Beauvillier and Räty have names and faces, which make them seem like the centrepieces of this trade. In contrast, a “conditional first-round pick” is like the mystery box in “Family Guy.” It could be anything. It could even be Beauvillier and Räty.

The upside, however, of that conditional pick is paramount to this deal. It’s the best, highest upside asset that the Canucks have returned in this trade by some margin. Arguably it’s the best, highest upside asset that the Canucks have returned in any trade since acquiring the pick that became Horvat at the 2013 NHL Entry Draft.

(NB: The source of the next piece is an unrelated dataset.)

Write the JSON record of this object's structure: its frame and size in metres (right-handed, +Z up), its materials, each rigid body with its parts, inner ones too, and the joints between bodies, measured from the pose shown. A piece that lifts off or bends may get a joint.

That upside, however, is uncertain. It’s a conditional first-rounder, is top-12 protected for the 2023 NHL Entry Draft and will convert to a 2024 first-round pick unprotected if it falls among the top-12 selections at the NHL Entry Draft in Nashville this June, our colleague Pierre LeBrun reports.

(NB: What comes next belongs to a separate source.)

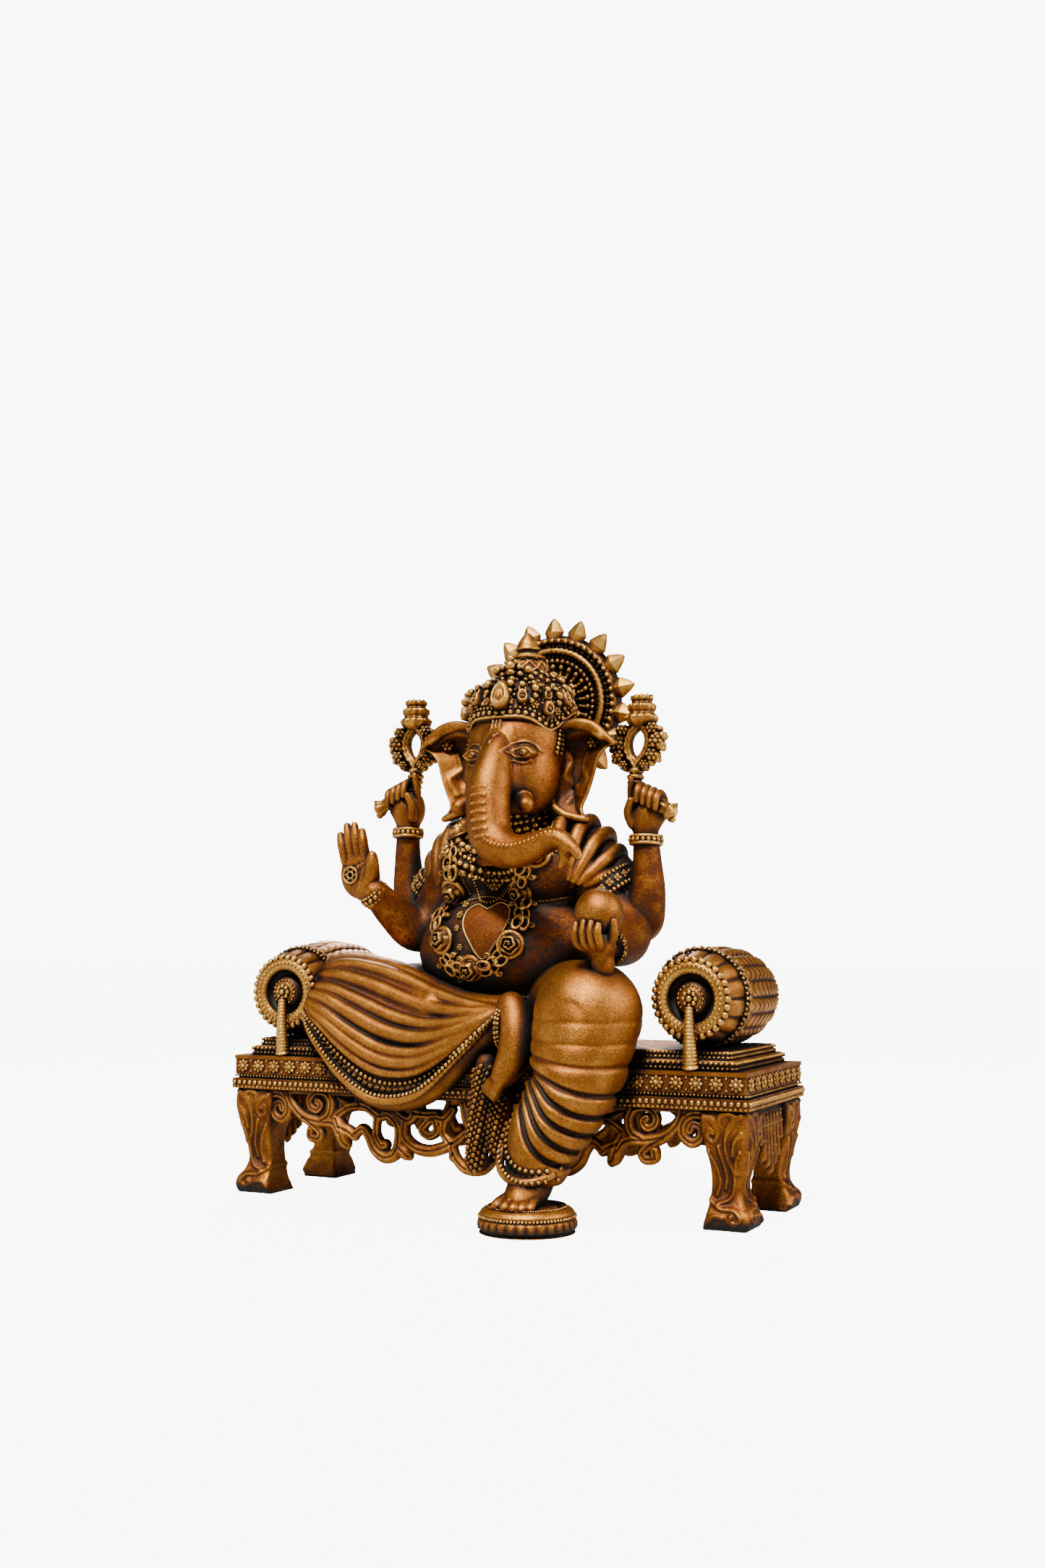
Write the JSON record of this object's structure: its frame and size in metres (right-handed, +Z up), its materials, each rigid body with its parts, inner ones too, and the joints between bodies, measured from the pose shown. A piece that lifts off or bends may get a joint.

So it’s a pick that could fall in the late first round in a few months, which would still be useful given the depth and quality of the 2023 draft class.

It could be even more than that though, particularly if the Islanders continue to sputter despite adding Horvat. If the Islanders are passed in the standings by the Florida Panthers and fended off by the likes of the Washington Capitals, Buffalo Sabres and Pittsburgh Penguins in the Eastern Conference playoff race, there’s a chance the pick could convert to a 2024 first rounder. And if it converts, then there’s no protections on the pick whatsoever.

The Islanders aren’t especially likely to completely bottom out in 2024. Goaltender Ilya Sorokin is incredible and incredibly durable, New York’s blue-line group is legitimate and there’s some solid talent up front in Mat Barzal and Horvat. Stranger things have happened, however, and there’s another blue-chip Vancouver-born prospect looming at the apex of the 2024 NHL Draft class.

That there’s a possibility that the draft pick acquired for Horvat could pay off as a game-changing asset for the Canucks, makes this a justifiable bet for an organization that’s come under fire repeatedly — and with justification — over the past few months. In trading Horvat, the club has at least landed an asset with a chance, although there are admittedly long odds involved, to fundamentally alter their franchise trajectory.

That’s the sort of upside that the club needed to deliver in a Horvat trade.

That they’ve done so through a draft pick, rather than through player assets, makes the return seem underwhelming. Honestly, there’s an argument that the return is still underwhelming. Is the Horvat return even better than what the Islanders paid up for J.G. Pageau in 2020?

Ultimately, this is what rolling the dice on the future of a franchise looks like. These are the sorts of agonizing, difficult decisions that are required to lead a middling team with no cap space, few prospects and very little in terms of asset value out of a decade of darkness. The issue isn’t what the club returned for Horvat, it’s that they haven’t made this type of trade with nearly the frequency that the franchise has required over the past decade.

Jim Rutherford and Patrik Allvin may not have landed the loudest, most exciting possible package for Horvat. Instead, they’ve landed a useful albeit distressed asset, an intriguing young forward and they’ve placed a shrewd long-shot bet against a middling team not altogether that different from their own.

It’s a package that won’t get fans excited on first blush, but honestly, at least it’s consistent with the sort of long-view direction this franchise needs to be disciplined about charting in every move they make if they’re going to get this turned around.